The Sopranos, for example, had very self-contained seasons, story-wise, and it's one of the greatest shows ever. Definitely not the most tightly plotted, but because the storylines didn't carry over in the same way (and the show made a thematic point of life being full of loose ends) it was not such a big issue.
Deadwood is another show that made discursive plotting a textural strength, but again it gets away with this because it promises very little, plotwise, in the early going.
With
Galactica, they threw out a lot of big story points early on, which creates the responsibility to follow through on them. When you open every show with the proclamation that your villains have a master plan, you need to know what said plan is so their actions are consistent with it when it is revealed. When a mystery like who final cylon models are drives multiple storylines over several years, you need to know who they're going to be so it doesn't feel arbitrary when we find out.
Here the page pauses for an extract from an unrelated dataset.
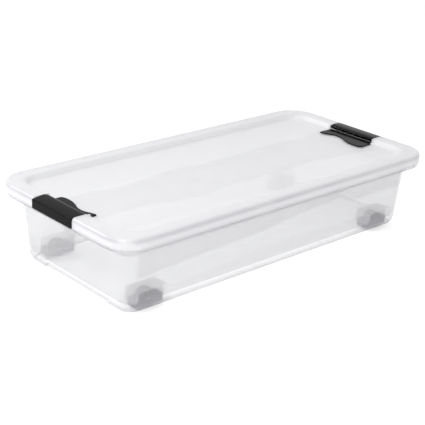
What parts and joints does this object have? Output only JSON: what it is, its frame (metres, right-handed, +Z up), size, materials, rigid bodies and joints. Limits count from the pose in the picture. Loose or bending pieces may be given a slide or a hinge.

Not saying every show needs to be planned out like this. But the type of story they chose to tell (heavy with mystery and mythology), and the length at which they chose to tell it (with expectations steadily rising the longer the explanations are put off), require more planning and forethought to execute satisfactorily, imo.
It probably seems like I'm being incessantly negative about the show, but really, as an amateur writer, I just find this to be an interesting topic. As
this thread will attest. My basic conclusion there was that for a long-form story to end well, it has to be aware of and informed by its internal history as it ends. And to me,
BSG felt like it was rewriting and generally working against its history during the home stretch.